Years ago, I attended a performance by the Los Angeles Philharmonic of Sensemayá. As its ecstatic final chords resounded within Disney Hall, an elderly subscriber seated next to me exhaled deeply and let out a hushed “wow”. Considering Revueltas’s frustratingly marginal recognition, this listener was in all probability unaware of the political implications of this score. (Even fewer in the audience would have caught the resonances around Nicolás Guillén, who was mentioned fleetingly in the scanty program notes.) In the end, the music spoke for itself.
The breaking of the ideological chains that once constrained Revueltas’s creativity should be celebrated, not mourned, much as its attendant exegetical liberty would conceivably vex their composer (and Kolb-Neuhaus). In the twenty-first century, when “globalization” for Hispanophones has merely resulted in the encroachment unto extinctive threat of their cultural space by what José Enrique Rodó referred to as nordomanía (or “the doomed destiny of an American planet” that Vicente Verdú cautioned against), Revueltas’s music may be more important than ever.
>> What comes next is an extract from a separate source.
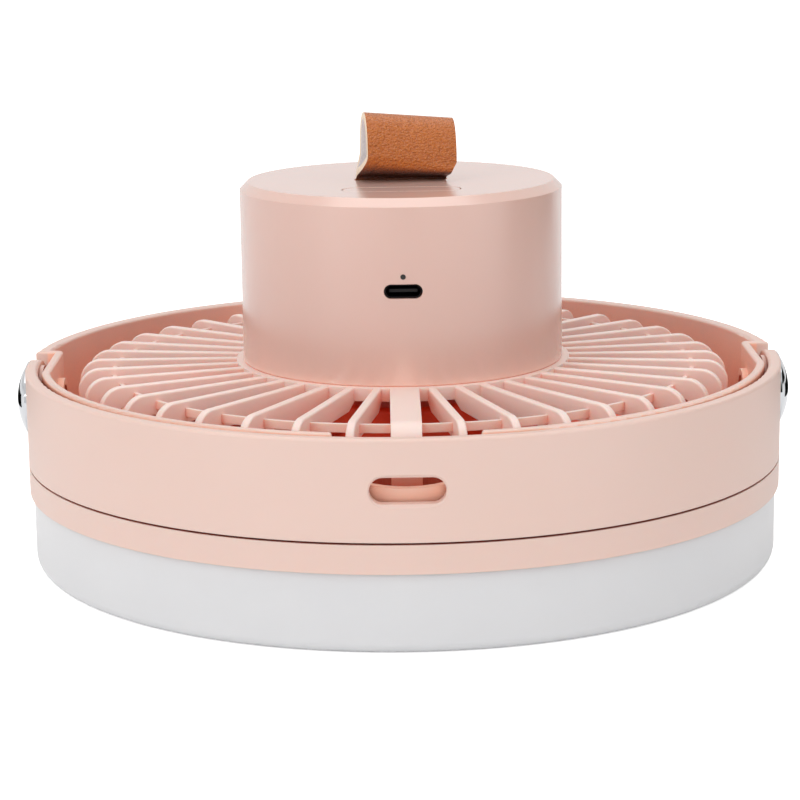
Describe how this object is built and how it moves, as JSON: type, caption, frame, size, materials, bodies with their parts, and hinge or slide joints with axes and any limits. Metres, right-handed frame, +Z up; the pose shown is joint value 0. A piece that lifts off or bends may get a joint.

Shortly before his spectacular death on November 25, 1970, Mishima Yukio offered some advice to his close friend, the composer Mayuzumi Toshirō, who at the time was becoming increasingly known in Japan as a political personality. “I listen to you talk on TV and your thinking resembles mine”, the novelist told him, “but be careful never to allow the right-wing to take advantage of you.” It occurred to me while reading Silvestre Revueltas: Sounds of a Political Passion that its subject could have benefitted from similar counsel against the squandering of his genius on causes that contributed to the terminal decline of his health. In a polarized environment that enabled his immoderate and self-destructive political idealism, fate consigned Revueltas to become another tragic figure of classical music and Latin American culture; a reckless martyr to crusades that took little notice of his premature death and for whom his sacrifice was of no consequence.